There is a disruptive dimension at the core of psychological understandings of spiritual experience absent from theological appraisals of literature such as these. Whether described as defamiliarization, dehabituation, or decentering, the self-modifying dimension of narrative engagement is often elided in theological appraisals in effort to underscore a moral alignment between literature and reader. To be sure, the deepening of one’s self-understanding is a proven form of self-implication within literary engagement, triggered by character identification and linked to increases in empathy in readers (Kuiken et al. 2004); however, the conditions which determine such a deepened self-understanding as spiritually significant—whether a result of one’s religious socialization, interpretive framework, or textual triggers—remains largely unaddressed.
Literature’s capacity to unsettle the religious convictions of readers even as pious as Wilson’s, as documented in Philip Salim Francis’ When Art Disrupts Religion: Aesthetic Experience and the Evangelical Mind, warns against any univocal embrace of “spiritual” reading as a morally affirming practice awaiting anyone with a religious sensibility (Francis 2017). Indeed, art’s capacity to elicit experiences of “transcendence,” “real presence,” “power and depth,” and “wonder, awe, mystery,” as Francis’ research confirms, is precisely what unsettles many of his religious readers who “[come] to find in the arts what they had lost of religion” (Francis 2017, p. 3). Such divergent accounts of the self-modifying dimension of literary engagement among religious readers reveals at once the complexity of the phenomenon under consideration as well as the value of attending more closely to the experiential dimension of narrative engagement.
Rather than assessing how works of fiction morally align with one’s religious orientation, a tendency within theological appraisals of literature which neglects the more disruptive and self-modifying dimensions of literary engagement, how might a more concerted inquiry into the feelings literature elicits provide a more capacious framework within which the spiritual dimension of narrative engagement might be assessed?

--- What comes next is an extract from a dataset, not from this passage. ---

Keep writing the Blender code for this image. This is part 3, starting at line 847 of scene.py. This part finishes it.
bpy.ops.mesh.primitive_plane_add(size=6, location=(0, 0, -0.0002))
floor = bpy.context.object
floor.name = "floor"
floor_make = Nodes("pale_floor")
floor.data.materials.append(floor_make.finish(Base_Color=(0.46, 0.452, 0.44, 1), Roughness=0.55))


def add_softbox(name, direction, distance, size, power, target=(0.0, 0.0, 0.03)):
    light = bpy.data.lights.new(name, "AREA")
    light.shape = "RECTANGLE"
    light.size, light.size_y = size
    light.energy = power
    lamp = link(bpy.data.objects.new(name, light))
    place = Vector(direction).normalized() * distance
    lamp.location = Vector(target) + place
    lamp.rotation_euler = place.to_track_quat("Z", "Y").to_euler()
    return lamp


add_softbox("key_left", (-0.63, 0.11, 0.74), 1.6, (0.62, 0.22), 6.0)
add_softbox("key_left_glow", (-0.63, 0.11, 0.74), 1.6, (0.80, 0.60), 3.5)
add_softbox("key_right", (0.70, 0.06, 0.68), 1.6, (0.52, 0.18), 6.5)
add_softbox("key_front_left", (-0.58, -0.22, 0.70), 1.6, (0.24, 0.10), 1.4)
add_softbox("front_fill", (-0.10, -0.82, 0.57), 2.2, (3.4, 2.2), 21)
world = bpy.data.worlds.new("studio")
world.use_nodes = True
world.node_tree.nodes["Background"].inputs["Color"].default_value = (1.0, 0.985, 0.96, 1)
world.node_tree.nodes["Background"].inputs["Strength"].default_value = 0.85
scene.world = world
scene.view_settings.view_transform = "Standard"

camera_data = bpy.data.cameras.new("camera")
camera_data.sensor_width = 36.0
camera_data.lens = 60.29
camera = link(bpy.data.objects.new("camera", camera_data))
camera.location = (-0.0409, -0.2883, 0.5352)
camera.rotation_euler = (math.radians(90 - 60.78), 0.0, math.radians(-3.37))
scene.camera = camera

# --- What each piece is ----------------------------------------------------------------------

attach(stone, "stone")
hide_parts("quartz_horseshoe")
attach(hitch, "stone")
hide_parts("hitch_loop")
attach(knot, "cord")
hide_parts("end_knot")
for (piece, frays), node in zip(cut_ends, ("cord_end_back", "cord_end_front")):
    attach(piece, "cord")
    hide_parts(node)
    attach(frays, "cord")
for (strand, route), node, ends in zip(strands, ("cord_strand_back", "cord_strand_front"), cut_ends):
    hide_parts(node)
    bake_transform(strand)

Such a framework would take seriously the extent to which a reader’s pre-existing attitudes, beliefs, and even personality type function as predictive variables in reader’s engagements with literature without presuming the spiritual affordances of literary engagement are universally self-affirming events preserved for pious readers.4 The relevance of feeling as a viable indicator for assessing the amorphic nature of spiritual experience is at the heart of William James’s project as well: “I do believe that feeling is the deeper source of religion,” James writes, “and that philosophic and theological formulas are secondary products, like translations of a text into another tongue” (James [1902] 1929, p. 422). It is precisely this turn to feeling—the self-opening experiences of wonder, awe, and absorption which reading provides—that contemporary literary critics foreground when assessing the affective dimension of literary engagement.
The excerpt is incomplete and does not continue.